RANKIN (RANKIN’S GARAGE & SALES) V. J.J., 2018 SCC 19
Canadian case law had not previously established a clear guidance on whether a business owes a duty of care to someone who is injured following a theft on its premises. The Supreme Court of Canada delivered a decision on May 11 to address this issue in Rankin (Rankin’s Garage & Sales) v. J.J., 2018 SCC 19.
In Rankin’s Garage, the plaintiff, J, was injured in a motor vehicle accident following the theft of a vehicle from Rankin’s Garage and suffered a catastrophic brain injury. J and his friend, C, were both minors who had been drinking and smoking marijuana at C’s mother’s house. The two made their way to Rankin’s Garage, an unsecured property, with the intention of stealing valuables from unlocked cars. C found an unlocked car with its keys in the ashtray. Despite having no license, C persuaded J to enter the vehicle so that they could pick up a friend from a nearby town. C drove onto the highway where the accident occurred. Through his litigation guardian, J sued C, C’s mother, and Rankin’s Garage for negligence.
At trial it was held that a duty of care was owed, and the following apportionments of liability were delivered: Rankin’s Garage, 37 percent liable; C, 23 percent liable; C’s mother, 30 percent liable; J, 10 percent liable. The decision was upheld by the Ontario Court of Appeal.
The issue before the Supreme Court of Canada is whether Rankin’s Garage owed the plaintiff a duty of care. In its decision, the court relied on an Anns/Cooperanalysis. When it is necessary to determine whether a novel duty of care exists,
the first stage of the Anns/Cooper test asks whether there is a relationship of proximity in which the failure to take reasonable care might foreseeably cause loss or harm to the plaintiff: R. v. Imperial Tobacco Canada Ltd., 2011 SCC 42,  3 S.C.R. 45, at para. 39; see also Childs v. Desormeaux, 2006 SCC 18,  1 S.C.R. 643, at para. 12; Cooper, at para. 30. Once foreseeability and proximity are made out, a prima facie duty of care is established…

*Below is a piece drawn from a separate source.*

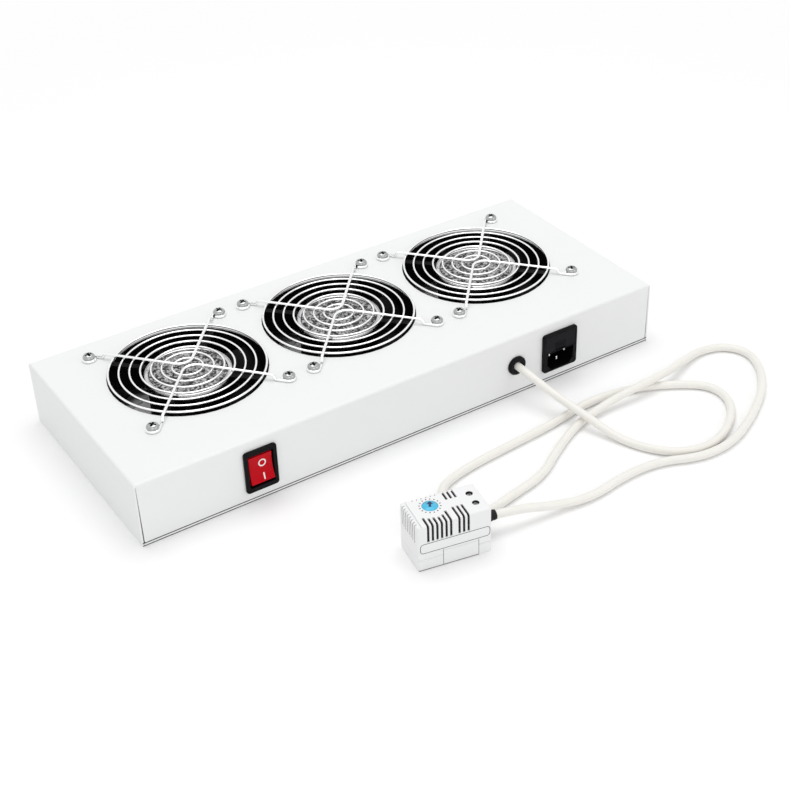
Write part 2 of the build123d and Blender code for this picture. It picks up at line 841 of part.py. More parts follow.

Once the plaintiff has demonstrated that a prima facie duty of care exists, the evidentiary burden then shifts to the defendant to establish that there are residual policy reasons why this duty should not be recognized: Childs, at para. 13; Imperial Tobacco, at para. 39.
To persuade the court, the plaintiff must show that the risk of the type of damage that occurred was reasonably foreseeable to the class of plaintiff that was damaged. The court reasoned that if this were a claim brought by the owner of the car for loss of property interest, a risk of theft in general would suffice to establish reasonable foreseeability, however, defining the nature of the risk-taking as the risk of theft did not properly encompass why this act was wrongful. Theft would not necessarily make the plaintiff vulnerable to a risk of physical injury, and more evidence was needed to connect the theft to the unsafe operation of the stolen car.
In writing for the court, Justice Karakatsanis explained that while the plaintiff had made sufficient evidence to support the foreseeability of theft, he had not provided enough to demonstrate the foreseeability of personal injury. It should not automatically flow that a risk of theft leads to a risk of personal injury, as doing so would extend tort liability too far. There was no circumstance to suggest that Rankin’s Garage ought to have reasonably foreseen the risk of injury and that the vehicle could be operated unsafely. A prima facie duty of care was therefore not established, as
[a] business will only owe a duty to someone who is injured following the theft of a vehicle when, in addition to theft, the unsafe operation of the stolen vehicle was reasonably foreseeable.
The Supreme Court also drew the line between what is possible and what is reasonably foreseeable. A risk of theft also does not automatically include the risk of theft by minors. There must be some evidentiary basis for this to be inferred, otherwise, theft by a minor would always be foreseeable, once again significantly expanding tort liability. The plaintiff failed to present such evidence. It follows that Rankin’s Garage did not have a positive duty to guard against risk of theft by minors. The Ontario Court of Appeal’s ruling was therefore overturned and the claim against the appellant was dismissed.
The decision in Rankin’s Garage limits the scope of tort liability. It says that a duty of care is only owed by a business to an injured plaintiff if the risk of injury was a reasonably foreseeable consequence of the theft given the evidentiary basis. As a result, it will be more difficult for injured plaintiffs to claim damages from a business whose negligence caused a theft leading to personal injury.